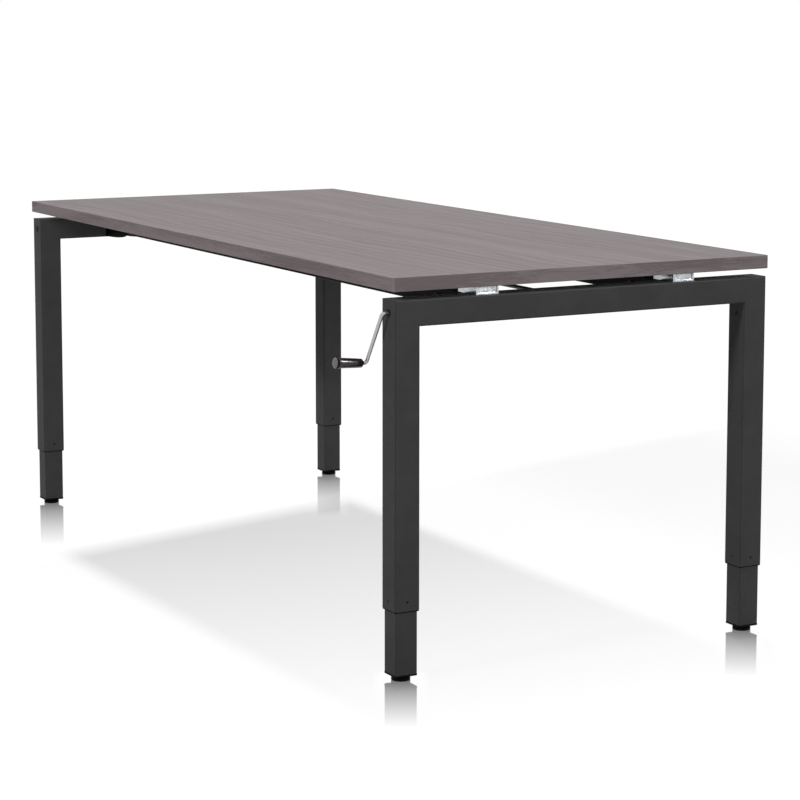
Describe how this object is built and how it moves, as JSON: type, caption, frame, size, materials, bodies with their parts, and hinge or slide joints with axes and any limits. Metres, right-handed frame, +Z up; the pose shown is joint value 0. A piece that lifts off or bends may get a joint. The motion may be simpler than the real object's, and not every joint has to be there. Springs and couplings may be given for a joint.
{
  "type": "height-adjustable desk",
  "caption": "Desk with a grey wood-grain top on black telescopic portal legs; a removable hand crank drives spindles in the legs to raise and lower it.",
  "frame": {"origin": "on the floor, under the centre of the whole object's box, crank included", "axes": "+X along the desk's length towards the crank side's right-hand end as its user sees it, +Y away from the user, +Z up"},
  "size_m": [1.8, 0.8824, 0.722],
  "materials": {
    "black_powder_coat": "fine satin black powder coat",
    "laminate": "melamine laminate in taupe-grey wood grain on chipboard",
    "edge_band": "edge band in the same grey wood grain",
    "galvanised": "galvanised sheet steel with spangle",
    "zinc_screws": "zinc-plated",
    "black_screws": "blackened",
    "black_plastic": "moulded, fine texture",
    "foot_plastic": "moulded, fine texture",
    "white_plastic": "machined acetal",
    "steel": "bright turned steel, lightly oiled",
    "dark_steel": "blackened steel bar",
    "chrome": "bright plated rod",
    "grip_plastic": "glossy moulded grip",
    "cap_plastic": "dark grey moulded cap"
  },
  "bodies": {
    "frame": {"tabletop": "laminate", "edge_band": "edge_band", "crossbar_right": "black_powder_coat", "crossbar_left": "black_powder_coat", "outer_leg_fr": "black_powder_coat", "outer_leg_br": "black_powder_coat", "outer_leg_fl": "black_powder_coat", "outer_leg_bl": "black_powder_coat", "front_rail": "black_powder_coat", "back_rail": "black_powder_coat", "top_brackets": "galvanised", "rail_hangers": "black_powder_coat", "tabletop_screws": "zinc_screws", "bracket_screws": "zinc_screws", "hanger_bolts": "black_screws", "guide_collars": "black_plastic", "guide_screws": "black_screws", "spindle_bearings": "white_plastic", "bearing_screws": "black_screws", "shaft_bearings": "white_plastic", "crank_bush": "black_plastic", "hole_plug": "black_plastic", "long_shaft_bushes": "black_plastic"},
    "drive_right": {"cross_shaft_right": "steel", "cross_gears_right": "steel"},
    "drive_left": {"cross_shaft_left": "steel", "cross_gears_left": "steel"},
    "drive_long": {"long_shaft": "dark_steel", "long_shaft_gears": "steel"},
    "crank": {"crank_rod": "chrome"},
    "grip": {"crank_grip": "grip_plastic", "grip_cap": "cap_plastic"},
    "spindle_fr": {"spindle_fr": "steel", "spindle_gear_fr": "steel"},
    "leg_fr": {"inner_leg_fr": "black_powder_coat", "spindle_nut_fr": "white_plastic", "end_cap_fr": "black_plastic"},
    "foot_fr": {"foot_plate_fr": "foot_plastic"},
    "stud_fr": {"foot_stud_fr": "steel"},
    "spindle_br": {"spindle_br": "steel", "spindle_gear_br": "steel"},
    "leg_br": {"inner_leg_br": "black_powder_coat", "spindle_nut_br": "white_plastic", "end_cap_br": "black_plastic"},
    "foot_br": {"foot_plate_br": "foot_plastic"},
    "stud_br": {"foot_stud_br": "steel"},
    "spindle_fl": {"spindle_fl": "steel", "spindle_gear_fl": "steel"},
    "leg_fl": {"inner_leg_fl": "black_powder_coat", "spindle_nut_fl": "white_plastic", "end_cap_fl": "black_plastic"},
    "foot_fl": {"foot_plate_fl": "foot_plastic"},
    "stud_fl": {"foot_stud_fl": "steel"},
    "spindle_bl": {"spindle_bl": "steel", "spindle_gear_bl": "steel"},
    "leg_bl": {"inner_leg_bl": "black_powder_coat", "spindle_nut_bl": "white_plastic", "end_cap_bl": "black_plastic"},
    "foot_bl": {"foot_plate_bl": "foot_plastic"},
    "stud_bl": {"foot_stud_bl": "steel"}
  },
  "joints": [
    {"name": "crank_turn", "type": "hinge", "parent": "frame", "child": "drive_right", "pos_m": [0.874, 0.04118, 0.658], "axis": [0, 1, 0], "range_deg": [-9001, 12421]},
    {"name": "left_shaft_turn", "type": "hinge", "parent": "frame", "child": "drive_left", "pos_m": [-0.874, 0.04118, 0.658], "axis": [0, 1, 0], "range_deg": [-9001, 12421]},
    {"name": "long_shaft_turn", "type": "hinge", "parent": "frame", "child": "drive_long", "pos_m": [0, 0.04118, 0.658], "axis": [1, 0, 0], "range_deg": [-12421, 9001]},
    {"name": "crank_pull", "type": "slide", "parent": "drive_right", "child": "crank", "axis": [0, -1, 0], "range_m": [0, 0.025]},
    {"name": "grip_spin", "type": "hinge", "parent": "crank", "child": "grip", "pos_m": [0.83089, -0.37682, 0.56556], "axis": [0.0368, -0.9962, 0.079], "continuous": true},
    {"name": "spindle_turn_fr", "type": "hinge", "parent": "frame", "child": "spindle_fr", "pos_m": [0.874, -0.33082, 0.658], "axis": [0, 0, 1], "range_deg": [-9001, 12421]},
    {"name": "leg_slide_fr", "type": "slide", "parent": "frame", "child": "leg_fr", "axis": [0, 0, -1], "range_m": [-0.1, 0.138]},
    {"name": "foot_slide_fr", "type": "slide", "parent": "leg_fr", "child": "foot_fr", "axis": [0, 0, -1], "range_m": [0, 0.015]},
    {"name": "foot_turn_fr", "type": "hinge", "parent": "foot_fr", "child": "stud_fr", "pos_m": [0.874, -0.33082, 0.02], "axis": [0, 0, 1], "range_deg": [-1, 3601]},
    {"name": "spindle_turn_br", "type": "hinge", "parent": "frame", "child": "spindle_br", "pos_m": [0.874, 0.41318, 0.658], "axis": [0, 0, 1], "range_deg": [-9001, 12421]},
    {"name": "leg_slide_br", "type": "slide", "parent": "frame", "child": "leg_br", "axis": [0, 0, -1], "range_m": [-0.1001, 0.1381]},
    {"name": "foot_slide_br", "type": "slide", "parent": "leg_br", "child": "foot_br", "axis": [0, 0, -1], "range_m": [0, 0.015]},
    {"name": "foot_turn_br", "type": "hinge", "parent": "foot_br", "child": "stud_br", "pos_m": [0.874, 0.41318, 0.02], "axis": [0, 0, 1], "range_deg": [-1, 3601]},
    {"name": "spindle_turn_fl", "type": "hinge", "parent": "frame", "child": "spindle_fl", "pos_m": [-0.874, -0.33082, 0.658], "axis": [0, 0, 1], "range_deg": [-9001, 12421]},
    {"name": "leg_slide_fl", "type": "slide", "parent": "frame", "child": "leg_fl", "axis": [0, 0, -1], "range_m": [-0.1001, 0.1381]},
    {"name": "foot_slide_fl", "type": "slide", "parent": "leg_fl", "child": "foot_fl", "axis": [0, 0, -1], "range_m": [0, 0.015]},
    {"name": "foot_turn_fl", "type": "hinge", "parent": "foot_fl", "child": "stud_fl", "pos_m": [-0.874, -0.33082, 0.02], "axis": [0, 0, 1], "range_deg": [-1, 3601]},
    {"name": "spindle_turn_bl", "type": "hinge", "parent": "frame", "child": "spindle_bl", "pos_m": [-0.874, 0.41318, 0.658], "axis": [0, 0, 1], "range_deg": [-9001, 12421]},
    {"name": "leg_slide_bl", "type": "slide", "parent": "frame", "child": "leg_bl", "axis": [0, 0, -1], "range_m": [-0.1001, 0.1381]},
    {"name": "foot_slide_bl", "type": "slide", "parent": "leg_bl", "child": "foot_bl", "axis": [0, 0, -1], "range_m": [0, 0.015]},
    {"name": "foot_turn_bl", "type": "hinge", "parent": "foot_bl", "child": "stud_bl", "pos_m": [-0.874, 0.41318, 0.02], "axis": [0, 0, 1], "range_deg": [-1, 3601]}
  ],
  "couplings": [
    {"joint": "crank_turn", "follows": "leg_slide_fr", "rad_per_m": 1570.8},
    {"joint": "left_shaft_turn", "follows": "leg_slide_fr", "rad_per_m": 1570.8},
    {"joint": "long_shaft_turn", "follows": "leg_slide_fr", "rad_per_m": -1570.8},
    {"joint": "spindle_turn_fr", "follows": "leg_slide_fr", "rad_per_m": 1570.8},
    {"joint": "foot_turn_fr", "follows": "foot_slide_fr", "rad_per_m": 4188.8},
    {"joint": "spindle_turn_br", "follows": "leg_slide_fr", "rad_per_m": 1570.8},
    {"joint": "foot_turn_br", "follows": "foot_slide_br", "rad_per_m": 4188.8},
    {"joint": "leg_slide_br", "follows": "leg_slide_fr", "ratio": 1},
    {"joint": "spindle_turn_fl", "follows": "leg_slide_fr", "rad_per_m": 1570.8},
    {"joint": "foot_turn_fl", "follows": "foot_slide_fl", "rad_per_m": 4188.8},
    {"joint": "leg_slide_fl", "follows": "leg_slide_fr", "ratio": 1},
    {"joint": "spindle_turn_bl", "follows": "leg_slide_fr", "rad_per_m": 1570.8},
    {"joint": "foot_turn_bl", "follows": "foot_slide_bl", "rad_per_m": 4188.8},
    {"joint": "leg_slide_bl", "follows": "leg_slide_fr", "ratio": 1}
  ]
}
☆ ☆ ☆ ☆ ☆ ☆ ☆
Given request
Collect, from the material above, every line containing the word "with".

Problem solution
Describe how this object is built and how it moves, as JSON: type, caption, frame, size, materials, bodies with their parts, and hinge or slide joints with axes and any limits. Metres, right-handed frame, +Z up; the pose shown is joint value 0. A piece that lifts off or bends may get a joint. The motion may be simpler than the real object's, and not every joint has to be there. Springs and couplings may be given for a joint.
  "caption": "Desk with a grey wood-grain top on black telescopic portal legs; a removable hand crank drives spindles in the legs to raise and lower it.",
    "galvanised": "galvanised sheet steel with spangle",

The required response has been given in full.